Experten fordern bessere Harmonisierung der EU-Asylpolitik
Berlin: (hib/RAB) Die Harmonisierung der EU-Flüchtlings- und Asylpolitik ist nicht sehr weit fortgeschritten. Diese Einschätzung vertrat Anja Klug, Rechtsberaterin des Flüchtlingswerks der Vereinten Nationen (UNHCR) in Berlin, am Mittwochnachmittag in einem Fachgespräch zu den menschenrechtlichen Aspekten dieses Politikbereichs im Ausschuss für Menschenrechte und Humanitäre Hilfe. Momentan blieben viele Entscheidungen den Mitgliedstaaten überlassen, die häufig einen umfassenden Ermessensspielraum hätten. Die bisher erreichten Harmonisierungsschritte seien auch nicht immer von hohen menschenrechtlichen Standards gekennzeichnet, so Klug weiter. In einigen Bereichen wäre es sinnvoll, die Standards der Bundesrepublik in das EU-Recht zu übernehmen. Allerdings blockiere Deutschland teilweise den Harmonisierungsprozess. Es sei wenig Bereitschaft vorhanden, vom vorhandenen Recht und der gewohnten Praxis abzuweichen. Wesentliches Ziel müsse sein, Mindeststandards einer europäischen Flüchtlings- und Asylpolitik zu entwickeln. Dabei komme es darauf an, diejenigen zu schützen, die konkret gefährdet seien, so die Expertin. Ein möglicher Missbrauch des Asylrechts dürfe nicht dazu führen, dass tatsächlich gefährdete Personen abgeschoben werden. Der stellvertretende Vorsitzende des Europäischen Flüchtlingsrates ECRE, Karl Kopp, kritisierte die Bundesrepublik in ihrer Haltung zu der Rolle von nichtstaatlichen Akteuren. Die Regierung sei nicht bereit, Bestimmungen der Europäischen Menschenrechtskonvention, wonach auch nichtstaatliche Verfolgung ein Asylgrund sein kann, zu akzeptieren. Weiter trat Kopp dafür ein, keine Abstriche bei den sozialen Rechten von Flüchtlingen und Asylanten zu machen. Es müsse darüber hinaus sichergestellt werden, dass eine Klage eine aufschiebende Wirkung auf ein laufendes Asylverfahren hat.

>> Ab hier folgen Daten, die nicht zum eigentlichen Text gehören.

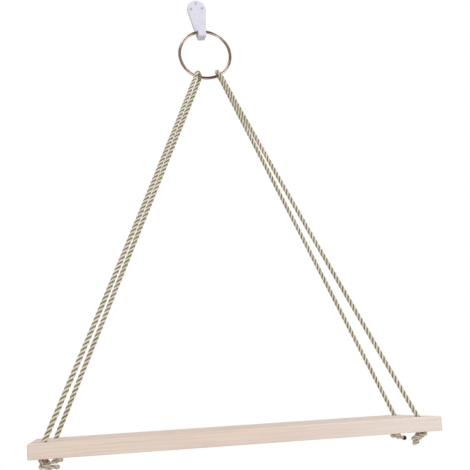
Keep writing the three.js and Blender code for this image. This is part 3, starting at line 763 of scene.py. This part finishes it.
class SHELF_OT_studio(bpy.types.Operator):
    """Sets a pale floor, a white background, soft lamps and the room that the metal mirrors"""
    bl_idname = 'shelf.studio'
    bl_label = 'Studio'

    def execute(self, context):
        settings = context.scene.rope_shelf_studio
        context.scene.view_settings.view_transform = 'Standard'
        world = bpy.data.worlds.new('studio')
        world.use_nodes = True
        context.scene.world = world
        tree = world.node_tree
        background, output = tree.nodes['Background'], tree.nodes['World Output']
        background.inputs['Color'].default_value = grey(1)
        background.inputs['Strength'].default_value = settings.ambient
        ray = add_node(tree, 'ShaderNodeLightPath')
        white = add_node(tree, 'ShaderNodeBackground', inputs={'Color': grey(1), 'Strength': 1})
        # Glossy rays see a white backdrop behind the shelf, two slanting strips of window light before it,
        # and a dim room
        sky = add_node(tree, 'ShaderNodeTexCoord')
        towards = add_node(tree, 'ShaderNodeSeparateXYZ', inputs={'Vector': sky.outputs['Generated']})
        backdrop = add_node(tree, 'ShaderNodeMapRange', inputs={
            'Value': towards.outputs['Y'], 'From Min': BACKDROP_START, 'From Max': BACKDROP_FULL})
        from_axis = add_node(tree, 'ShaderNodeVectorMath', {'operation': 'SUBTRACT'}, {
            0: sky.outputs['Generated'], 1: ROOM_AXIS})
        upright = add_node(tree, 'ShaderNodeVectorMath', TIMES, {0: from_axis, 1: (1, 0, 1)})
        bearing = add_node(tree, 'ShaderNodeVectorMath', {'operation': 'NORMALIZE'}, {0: upright})
        asides = [
            add_node(tree, 'ShaderNodeVectorMath', {'operation': 'DOT_PRODUCT'}, {
                0: bearing, 1: (math.sin(slant), 0, -math.cos(slant))})
            for slant in (math.radians(degrees) for degrees in STRIP_SLANTS)]
        both = add_node(tree, 'ShaderNodeMath', TIMES, {0: asides[0], 1: asides[1]})
        aside = add_node(tree, 'ShaderNodeMath', {'operation': 'ABSOLUTE'}, {0: both})
        strips = add_node(tree, 'ShaderNodeMapRange', inputs={
            'Value': aside, 'From Min': STRIP_EDGE, 'From Max': STRIP_FULL})
        front, rear = [
            add_node(tree, 'ShaderNodeMapRange', inputs={
                'Value': towards.outputs['Y'], 'From Min': edge, 'From Max': full})
            for edge, full in ((FRONT_EDGE, FRONT_FULL), (REAR_EDGE, REAR_FULL))]
        strips_before = add_node(tree, 'ShaderNodeMath', TIMES, {0: strips, 1: front})
        window_light = add_node(tree, 'ShaderNodeMath', TIMES, {0: strips_before, 1: rear})
        across = add_node(tree, 'ShaderNodeSeparateXYZ', inputs={'Vector': bearing})
        level = add_node(tree, 'ShaderNodeMath', {'operation': 'ABSOLUTE'}, {0: across.outputs['X']})
        side_wall = add_node(tree, 'ShaderNodeMapRange', inputs={
            'Value': level, 'From Min': SIDES_START, 'From Max': SIDES_FULL})
        dim = add_node(tree, 'ShaderNodeMix', MIXED, {
            'Factor': side_wall,
            'A': with_alpha(settings.room_ends), 'B': with_alpha(settings.room_sides)})
        behind = add_node(tree, 'ShaderNodeMix', MIXED, {'Factor': backdrop, 'A': dim, 'B': grey(1)})
        around = add_node(tree, 'ShaderNodeMix', MIXED, {
            'Factor': window_light, 'A': behind, 'B': grey(settings.windows)})
        mirrored = add_node(tree, 'ShaderNodeBackground', inputs={'Color': around, 'Strength': 1})
        glossy = add_node(tree, 'ShaderNodeMixShader', inputs={
            0: ray.outputs['Is Glossy Ray'], 1: background, 2: mirrored})
        seen = add_node(tree, 'ShaderNodeMath', {'operation': 'MAXIMUM'}, {
            0: ray.outputs['Is Camera Ray'], 1: ray.outputs['Is Transmission Ray']})
        shown = add_node(tree, 'ShaderNodeMixShader', inputs={0: seen, 1: glossy, 2: white})
        tree.links.new(shown.outputs[0], output.inputs['Surface'])

        for name, (place, size, power) in LAMPS.items():
            lamp = bpy.data.lights.new(name, 'AREA')
            lamp.shape = 'SQUARE'
            lamp.size = size
            lamp.energy = power
            source = bpy.data.objects.new(name, lamp)
            source.location = place
            # The metal mirrors the room and not the lamps
            source.visible_glossy = False
            facing = Vector(LIT_POINT) - Vector(place)
            source.rotation_euler = facing.to_track_quat('-Z', 'Y').to_euler()
            context.scene.collection.objects.link(source)

        bpy.ops.mesh.primitive_plane_add(size=FLOOR_SIZE, location=FLOOR_PLACE)
        floor = start_piece('floor')
        bpy.ops.object.transform_apply(location=True)
        matt, tree, shader = new_material('matt studio floor')
        shader.inputs['Base Color'].default_value = with_alpha(settings.floor)
        shader.inputs['Roughness'].default_value = 0.9
        # Its edge fades into the white background
        from_middle = add_node(tree, 'ShaderNodeVectorMath', {'operation': 'LENGTH'}, {
            0: add_node(tree, 'ShaderNodeTexCoord').outputs['Object']})
        fade = add_node(tree, 'ShaderNodeMapRange', {'interpolation_type': 'SMOOTHSTEP'}, {
            'Value': from_middle, 'From Min': FADE_START, 'From Max': FADE_END})
        clear = add_node(tree, 'ShaderNodeBsdfTransparent')
        faded = add_node(tree, 'ShaderNodeMixShader', inputs={0: fade, 1: shader, 2: clear})
        tree.links.new(faded.outputs['Shader'], tree.nodes['Material Output'].inputs['Surface'])
        floor.data.materials.append(matt)
        return {'FINISHED'}


class SHELF_OT_plank(bpy.types.Operator):
    """Gives the plank its bare, sanded wood"""
    bl_idname = 'shelf.plank'
    bl_label = 'Plank'

    def execute(self, context):
        holes = [(x * MM, y * MM) for x, y in HOLES.values()]
        dress('plank', sanded_softwood(context.scene.rope_shelf_plank, holes))
        return {'FINISHED'}


# Half the length of each step of the ground weld, and how far the wire swells there, in millimetres
WELD_STEPS = ((1.9, 0.035), (0.8, 0.05))


class SHELF_OT_ring(bpy.types.Operator):
    """Bends the ring from round wire and leaves its ground butt weld under the hook's lip"""
    bl_idname = 'shelf.ring'
    bl_label = 'Ring'

    def execute(self, context):
        bpy.ops.object.select_all(action='DESELECT')
        bpy.ops.mesh.primitive_torus_add(
            major_radius=RING_RADIUS * MM, minor_radius=WIRE / 2 * MM, major_segments=180, minor_segments=28,
            location=RING_CENTRE * MM, rotation=(-(math.pi / 2 + RING_LEAN), 0, 0))
        ring = start_piece('polished_ring')
        bpy.ops.object.transform_apply(location=True, rotation=True, scale=True)
        weld = (RING_CENTRE - RING_RADIUS * RING_DOWN) * MM
        bpy.ops.object.mode_set(mode='EDIT')
        for reach, swell in WELD_STEPS:
            select_faces(ring, lambda centre, normal: (centre - weld).length < (WIRE / 2 + reach) * MM
                         and abs(centre.x - weld.x) < reach * MM)
            bpy.ops.transform.shrink_fatten(value=swell * MM)
        bpy.ops.object.mode_set(mode='OBJECT')
        bpy.ops.object.shade_smooth()
        finish_piece(ring, 'ring', polished_wire(context.scene.rope_shelf_metal), 'ring', 'metal_ring')
        return {'FINISHED'}


# Two points of the hook's solid closer than this, in metres, are one, and the passes that round its edges
SAME_POINT, FILLET_PASSES = 1e-6, 7


class SHELF_OT_hook(bpy.types.Operator):
    """Moulds the hook's skin over its solid, with soft fillets where its parts meet"""
    bl_idname = 'shelf.hook'
    bl_label = 'Hook'

    def execute(self, context):
        settings = context.scene.rope_shelf_hook
        bpy.ops.object.select_all(action='DESELECT')
        hook = bpy.data.objects.new('moulded_hook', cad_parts['wall_hook'].data.copy())
        context.scene.collection.objects.link(hook)
        context.view_layer.objects.active = hook
        hook.select_set(True)
        bpy.ops.object.mode_set(mode='EDIT')
        bpy.ops.mesh.select_all(action='SELECT')
        bpy.ops.mesh.remove_doubles(threshold=SAME_POINT)
        bpy.ops.object.mode_set(mode='OBJECT')
        hook.data.remesh_voxel_size = settings.voxel
        bpy.ops.object.voxel_remesh()
        soften = hook.modifiers.new('fillets', 'SMOOTH')
        soften.factor = 0.5
        soften.iterations = FILLET_PASSES
        bpy.ops.object.modifier_apply(modifier='fillets')
        bpy.ops.object.shade_smooth()
        finish_piece(hook, 'hook', moulded_plastic(settings), 'hook', 'wall_hook')
        return {'FINISHED'}


# A nail's point and its head, in steps: each step's share of the length, and its end's share of its
# start's width
POINT_STEPS = ((0.8, 0.28), (0.2, 0.2))
HEAD_STEPS = ((0, NAIL_HEAD / NAIL_SHANK), (0.5, 1), (0.3, 0.88), (0.2, 0.72))
# Edges sharper than this angle, in degrees, stay sharp in the shading
SHARP_ANGLE = 38


class SHELF_OT_nails(bpy.types.Operator):
    """Turns one nail, with a domed head and a drawn point, and copies it to its three places"""
    bl_idname = 'shelf.nails'
    bl_label = 'Nails'

    def execute(self, context):
        material = zinc_coat(context.scene.rope_shelf_metal)
        head_back = -(PLATE + SEAT_GAP)
        shank_end = NAIL_REACH - NAIL_POINT
        bpy.ops.object.select_all(action='DESELECT')
        bpy.ops.mesh.primitive_cylinder_add(
            vertices=32, radius=NAIL_SHANK / 2 * MM, depth=(shank_end - head_back) * MM,
            location=(0, (shank_end + head_back) / 2 * MM, 0), rotation=(math.pi / 2, 0, 0))
        nail = start_piece('nail_model')
        bpy.ops.object.transform_apply(location=True, rotation=True, scale=True)
        bpy.ops.object.mode_set(mode='EDIT')
        for way, y, length, steps in (
                (1, shank_end, NAIL_POINT, POINT_STEPS), (-1, head_back, NAIL_HEAD_THICKNESS, HEAD_STEPS)):
            select_faces(nail, lambda centre, normal: normal.y * way > 0.9)
            for share, width in steps:
                rise = way * length * share
                y += rise
                bpy.ops.mesh.extrude_region_move(TRANSFORM_OT_translate={'value': (0, rise * MM, 0)})
                bpy.ops.transform.resize(value=(width, 1, width), center_override=(0, y * MM, 0))
        bpy.ops.object.mode_set(mode='OBJECT')
        bpy.ops.object.shade_smooth_by_angle(angle=math.radians(SHARP_ANGLE))
        tilt = Matrix.Rotation(-HOOK_TILT, 3, 'Y')
        for name, (x, z) in NAIL_PLACES.items():
            bpy.ops.object.select_all(action='DESELECT')
            nail.select_set(True)
            context.view_layer.objects.active = nail
            bpy.ops.object.duplicate()
            copy = start_piece('bright_' + name)
            at_hook = CROWN_CENTRE + tilt @ (Vector((x, 0, z)) - CROWN_CENTRE)
            bpy.ops.transform.translate(value=(at_hook.x * MM, 0, at_hook.z * MM))
            bpy.ops.object.transform_apply(location=True)
            finish_piece(copy, 'hook', material, 'nails', name)
        bpy.data.objects.remove(nail)
        return {'FINISHED'}


class SHELF_PT_panel(bpy.types.Panel):
    bl_label = 'Rope shelf'
    bl_space_type = 'VIEW_3D'
    bl_region_type = 'UI'
    bl_category = 'Rope shelf'

    def draw(self, context):
        column = self.layout.column()
        for operator in OPERATORS:
            column.operator(operator.bl_idname)
        for group in SETTINGS:
            box = self.layout.box()
            values = getattr(context.scene, group)
            for name in values.bl_rna.properties.keys():
                if name not in ('rna_type', 'name'):
                    box.prop(values, name)


OPERATORS = (SHELF_OT_camera, SHELF_OT_ropes, SHELF_OT_studio, SHELF_OT_plank,
             SHELF_OT_ring, SHELF_OT_hook, SHELF_OT_nails)
SETTINGS = {
    'rope_shelf_plank': PlankSettings,
    'rope_shelf_rope': RopeSettings,
    'rope_shelf_hook': HookSettings,
    'rope_shelf_metal': MetalSettings,
    'rope_shelf_studio': StudioSettings,
}


def register():
    for group, kind in SETTINGS.items():
        bpy.utils.register_class(kind)
        setattr(bpy.types.Scene, group, PointerProperty(type=kind))
    for kind in (*OPERATORS, SHELF_PT_panel):
        bpy.utils.register_class(kind)


def unregister():
    for kind in (SHELF_PT_panel, *reversed(OPERATORS)):
        bpy.utils.unregister_class(kind)
    for group, kind in SETTINGS.items():
        delattr(bpy.types.Scene, group)
        bpy.utils.unregister_class(kind)


def main():
    register()
    bpy.ops.shelf.camera()
    bpy.ops.shelf.ropes()
    bpy.ops.shelf.plank()
    bpy.ops.shelf.ring()
    bpy.ops.shelf.hook()
    bpy.ops.shelf.nails()
    bpy.ops.shelf.studio()


if __name__ == "__main__":
    main()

Jürgen Marcetus, Mitarbeiter des Europäischen Gerichtshofs für Menschenrechte, schloss sich der Kritik von Karl Kopp zum Thema nichtstaatliche Akteure an. In diesem Bereich verstoße die Bundesrepublik unter Umständen gegen geltendes Recht. Während beim Gerichtshof eine Vielzahl von Beschwerden von Betroffenen eingingen, hielten sich die Länder generell an die Rechtsprechung des Europäischen Gerichtshofs für Menschenrechte. In Deutschland beispielsweise sei ein Urteil des Gerichtshofs ein Grund für die Wiederaufnahme des Verfahrens.
Zu der bisher gültigen sicheren Drittstaatenregelung erklärte Kopp, diese werde mit der Erweiterung der Europäischen Union praktisch obsolet. Er sprach sich dafür aus, auf eine neue Regelung zu verzichten und die alte auslaufen zu lassen. Auch Klug sah Schwierigkeiten mit der sicheren Drittstaatenregelung, da sich die Zeiten geändert hätten. Ab dem nächsten Jahr und der Aufnahme der Beitrittskandidaten seien die neuen Nachbarn der Europäischen Union nicht mehr sicher. Das Dubliner Verfahren sei vorzuziehen, da dieses im Gegensatz zur sicheren Drittstaatenregelung ein Asylverfahren vor einer Abschiebung garantiert. Die Vertreterin des UNHCR warnte davor, an den neuen Grenzen der Europäischen Union zu wenig zwischen illegalen Migranten und schutzbedürftigen Personen zu unterscheiden.